WRITTEN EXERCISE ▸ Locate each line with the string "scene" in the listing below and copy it.
##### DATASET CONTENT #####
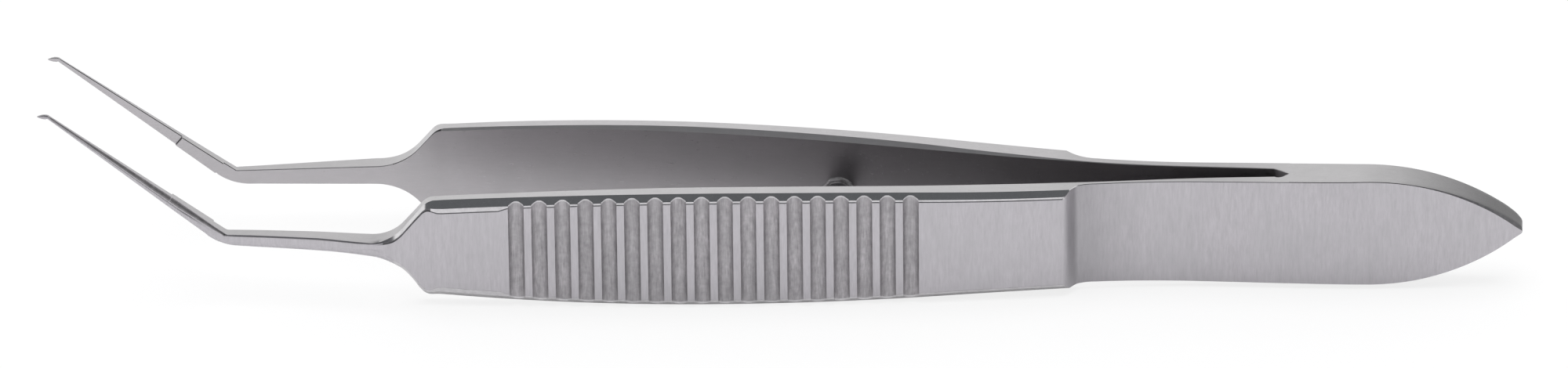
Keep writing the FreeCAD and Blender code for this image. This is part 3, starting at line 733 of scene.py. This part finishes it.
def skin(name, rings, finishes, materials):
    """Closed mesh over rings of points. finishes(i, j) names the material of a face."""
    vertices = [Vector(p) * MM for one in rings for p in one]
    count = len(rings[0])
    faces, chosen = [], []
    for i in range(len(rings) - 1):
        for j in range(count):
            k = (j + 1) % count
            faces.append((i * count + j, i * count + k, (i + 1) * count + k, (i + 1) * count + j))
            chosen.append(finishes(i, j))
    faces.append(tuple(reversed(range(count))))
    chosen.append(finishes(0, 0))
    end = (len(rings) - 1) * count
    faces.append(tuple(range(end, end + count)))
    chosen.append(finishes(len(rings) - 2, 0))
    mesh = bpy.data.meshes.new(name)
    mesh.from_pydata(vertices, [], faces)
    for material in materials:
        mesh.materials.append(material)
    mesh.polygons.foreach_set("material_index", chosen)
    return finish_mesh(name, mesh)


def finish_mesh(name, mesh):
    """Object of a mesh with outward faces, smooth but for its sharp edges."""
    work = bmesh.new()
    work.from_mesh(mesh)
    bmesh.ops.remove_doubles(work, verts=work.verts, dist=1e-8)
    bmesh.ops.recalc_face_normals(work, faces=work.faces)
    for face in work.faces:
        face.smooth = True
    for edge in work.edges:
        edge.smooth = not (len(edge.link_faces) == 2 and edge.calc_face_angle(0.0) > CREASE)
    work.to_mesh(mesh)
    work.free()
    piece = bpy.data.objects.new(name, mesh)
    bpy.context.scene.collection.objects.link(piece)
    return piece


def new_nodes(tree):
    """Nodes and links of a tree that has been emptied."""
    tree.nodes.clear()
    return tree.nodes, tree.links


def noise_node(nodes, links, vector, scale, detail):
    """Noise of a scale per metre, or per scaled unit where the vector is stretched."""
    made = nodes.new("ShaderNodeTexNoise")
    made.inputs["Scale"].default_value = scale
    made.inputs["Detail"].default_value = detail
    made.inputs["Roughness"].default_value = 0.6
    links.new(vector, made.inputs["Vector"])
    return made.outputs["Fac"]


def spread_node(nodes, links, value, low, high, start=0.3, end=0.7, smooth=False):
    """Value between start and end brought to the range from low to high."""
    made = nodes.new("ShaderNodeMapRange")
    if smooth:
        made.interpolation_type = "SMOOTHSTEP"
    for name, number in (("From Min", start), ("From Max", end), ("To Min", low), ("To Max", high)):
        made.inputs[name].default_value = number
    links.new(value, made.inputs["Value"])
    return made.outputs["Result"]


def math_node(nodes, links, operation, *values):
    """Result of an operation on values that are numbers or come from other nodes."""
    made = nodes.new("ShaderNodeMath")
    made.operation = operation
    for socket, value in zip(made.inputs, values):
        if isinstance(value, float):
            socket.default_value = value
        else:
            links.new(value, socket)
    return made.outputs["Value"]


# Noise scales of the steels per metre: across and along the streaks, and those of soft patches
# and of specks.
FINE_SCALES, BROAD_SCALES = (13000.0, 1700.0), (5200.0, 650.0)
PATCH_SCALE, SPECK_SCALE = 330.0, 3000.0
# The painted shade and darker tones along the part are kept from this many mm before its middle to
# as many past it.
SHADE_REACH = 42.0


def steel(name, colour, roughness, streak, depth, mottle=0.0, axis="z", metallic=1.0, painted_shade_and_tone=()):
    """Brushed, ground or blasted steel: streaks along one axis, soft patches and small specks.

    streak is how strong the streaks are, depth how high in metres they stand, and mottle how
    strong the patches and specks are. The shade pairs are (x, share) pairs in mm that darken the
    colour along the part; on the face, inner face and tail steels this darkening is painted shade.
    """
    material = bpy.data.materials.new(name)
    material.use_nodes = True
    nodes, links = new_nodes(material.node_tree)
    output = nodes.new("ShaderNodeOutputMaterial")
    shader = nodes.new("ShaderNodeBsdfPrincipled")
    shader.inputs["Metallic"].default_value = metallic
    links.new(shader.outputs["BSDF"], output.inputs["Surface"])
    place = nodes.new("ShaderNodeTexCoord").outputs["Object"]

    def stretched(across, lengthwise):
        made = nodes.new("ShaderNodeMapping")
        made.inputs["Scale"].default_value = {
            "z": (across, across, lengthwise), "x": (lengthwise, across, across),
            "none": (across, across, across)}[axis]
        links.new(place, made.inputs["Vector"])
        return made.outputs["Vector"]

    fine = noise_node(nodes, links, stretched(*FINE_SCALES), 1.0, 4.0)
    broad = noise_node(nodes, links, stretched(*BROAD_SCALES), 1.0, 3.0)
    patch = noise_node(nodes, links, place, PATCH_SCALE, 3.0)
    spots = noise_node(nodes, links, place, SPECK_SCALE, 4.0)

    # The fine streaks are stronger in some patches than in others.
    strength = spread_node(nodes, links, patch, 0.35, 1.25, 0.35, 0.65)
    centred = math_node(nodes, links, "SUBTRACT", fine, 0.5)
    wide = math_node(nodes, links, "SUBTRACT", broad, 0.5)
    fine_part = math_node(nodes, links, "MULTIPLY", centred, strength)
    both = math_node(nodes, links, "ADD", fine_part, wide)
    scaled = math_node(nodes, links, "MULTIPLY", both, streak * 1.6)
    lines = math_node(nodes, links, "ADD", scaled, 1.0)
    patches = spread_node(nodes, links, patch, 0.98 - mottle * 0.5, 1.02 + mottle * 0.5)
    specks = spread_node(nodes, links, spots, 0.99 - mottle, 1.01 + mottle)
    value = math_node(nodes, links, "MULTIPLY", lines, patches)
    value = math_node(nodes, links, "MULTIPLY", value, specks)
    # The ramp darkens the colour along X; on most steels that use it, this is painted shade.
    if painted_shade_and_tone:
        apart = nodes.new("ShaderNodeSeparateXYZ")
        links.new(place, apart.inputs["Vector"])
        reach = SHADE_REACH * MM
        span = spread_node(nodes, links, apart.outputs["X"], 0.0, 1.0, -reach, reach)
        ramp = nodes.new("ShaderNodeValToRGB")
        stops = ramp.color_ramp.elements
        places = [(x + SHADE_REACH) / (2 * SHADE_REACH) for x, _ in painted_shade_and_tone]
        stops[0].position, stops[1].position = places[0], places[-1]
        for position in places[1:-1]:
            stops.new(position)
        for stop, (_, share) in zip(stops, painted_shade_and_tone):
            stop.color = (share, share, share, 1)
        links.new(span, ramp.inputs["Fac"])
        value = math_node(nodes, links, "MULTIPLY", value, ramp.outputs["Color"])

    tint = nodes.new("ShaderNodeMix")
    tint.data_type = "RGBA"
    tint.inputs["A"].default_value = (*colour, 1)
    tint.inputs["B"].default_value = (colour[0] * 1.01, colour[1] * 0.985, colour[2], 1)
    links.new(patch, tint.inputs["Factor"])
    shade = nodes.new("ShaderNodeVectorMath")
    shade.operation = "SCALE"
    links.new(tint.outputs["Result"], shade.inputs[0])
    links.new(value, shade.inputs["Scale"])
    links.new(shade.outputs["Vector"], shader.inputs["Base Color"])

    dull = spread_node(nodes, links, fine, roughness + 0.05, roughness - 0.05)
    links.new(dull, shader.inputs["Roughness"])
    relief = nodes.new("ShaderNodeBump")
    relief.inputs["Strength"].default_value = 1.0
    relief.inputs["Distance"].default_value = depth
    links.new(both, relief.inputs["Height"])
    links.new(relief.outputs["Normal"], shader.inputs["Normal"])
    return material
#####
OUTPUT FOR THIS TASK ▸
Keep writing the FreeCAD and Blender code for this image. This is part 3, starting at line 733 of scene.py. This part finishes it.
    bpy.context.scene.collection.objects.link(piece)